SET TASK → Report how many lines contain "edge". Give the number and nothing else.

GIVEN MATERIAL →
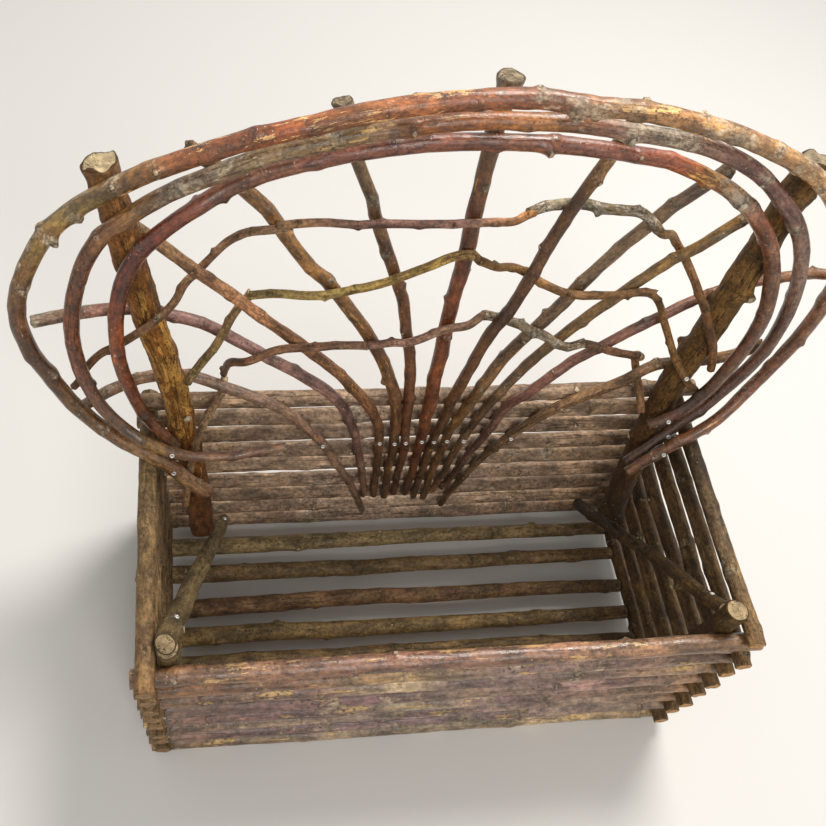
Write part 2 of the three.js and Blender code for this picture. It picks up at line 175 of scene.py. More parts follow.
def lengths(rows):
    """The length of each row."""
    return np.linalg.norm(rows, axis=1)


def unit(arrow):
    """The same direction, one long."""
    return arrow / np.linalg.norm(arrow)


def centre_line(node, start):
    """The middle and the corner radius of each ring of a stick's solid, as a path that starts
    at its lower end along that axis."""
    spots, which = np.unique(np.round(corners_of(node), 6), axis=0, return_inverse=True)
    which = which.ravel()
    beside = [set() for _ in spots]
    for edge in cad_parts[node].data.edges:
        a, b = which[edge.vertices[0]], which[edge.vertices[1]]
        beside[a].add(b)
        beside[b].add(a)

    def layers(ring):
        found, seen_so_far = [], set(ring)
        while ring:
            found.append(ring)
            ring = sorted({b for a in ring for b in beside[a]} - seen_so_far)
            seen_so_far |= set(ring)
        return found

    tip = layers([layers([0])[-1][0]])[-1][0]
    corners = 10 if node.endswith("back_post") else 6 if "web" in node or "twig" in node else 8
    cap = np.argsort(lengths(spots - spots[tip]))[:corners]
    rings = layers(sorted(int(i) for i in cap))
    path = np.array([spots[ring].mean(0) for ring in rings])
    radii = np.array([lengths(spots[r] - p).mean() for r, p in zip(rings, path)])
    axis = "xyz".index(start)
    if path[0, axis] > path[-1, axis]:
        path, radii = path[::-1], radii[::-1]
    return path, radii


def straight_line(node, start):
    """The two end middles and the corner radius of a straight stick's solid."""
    spots = corners_of(node)
    axis = "xyz".index(start)
    run = spots @ (spots[spots[:, axis].argmax()] - spots[spots[:, axis].argmin()])
    low, high = run < run.mean(), run > run.mean()
    path = np.array([np.unique(np.round(spots[half], 5), axis=0).mean(0) for half in (low, high)])
    ahead = unit(path[1] - path[0])
    off = spots - path[0]
    radius = lengths(off - np.outer(off @ ahead, ahead)).max()
    return path, np.full(2, radius)


def waves(rng, along, around, longest, shortest, terms=16, lobes=4):
    """Smooth uneven values over a stick's skin, seamless around it, about -1 to 1."""
    total = np.zeros((len(along), len(around)))
    weight = 0
    for _ in range(terms):
        length = shortest * (longest / shortest) ** rng.random()
        lobe = rng.integers(0, lobes + 1)
        size = (length / longest) ** 0.5
        swing = 2 * math.pi * along / length + rng.random() * ANY_TURN
        total += size * np.sin(swing[:, None] + lobe * around[None, :] + rng.random() * ANY_TURN)
        weight += size * size / 2
    return total / math.sqrt(weight) / 1.6


def eased(path, radii, step, ease):
    """The path and its radii in even steps, with the path's corners rounded off."""
    reach = np.concatenate([[0], np.cumsum(lengths(np.diff(path, axis=0)))])
    along = np.linspace(0, reach[-1], max(int(reach[-1] / step), 8) + 1)
    step = along[1]
    line = np.stack([np.interp(along, reach, path[:, k]) for k in range(3)], 1)
    wide = min(int(3 * ease / step) + 1, len(along) - 2)
    kernel = np.exp(-0.5 * (np.arange(-wide, wide + 1) * step / ease) ** 2)
    kernel /= kernel.sum()
    before = 2 * line[0] - line[wide:0:-1]
    after = 2 * line[-1] - line[-2:-wide - 2:-1]
    padded = np.concatenate([before, line, after])
    line = np.stack([np.convolve(padded[:, k], kernel, "valid") for k in range(3)], 1)
    return along, line, np.interp(along, reach, radii)


def carried(line):
    """The ways ahead, right and over at each step of a line, carried along without twist."""
    ahead = np.gradient(line, axis=0)
    ahead /= lengths(ahead)[:, None]
    side = np.cross(ahead[0], (0, 0, 1) if abs(ahead[0][2]) < 0.9 else (0, 1, 0))
    right = []
    for way in ahead:
        side = unit(side - way * (side @ way))
        right.append(side)
    return ahead, np.array(right), np.cross(right, ahead)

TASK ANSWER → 2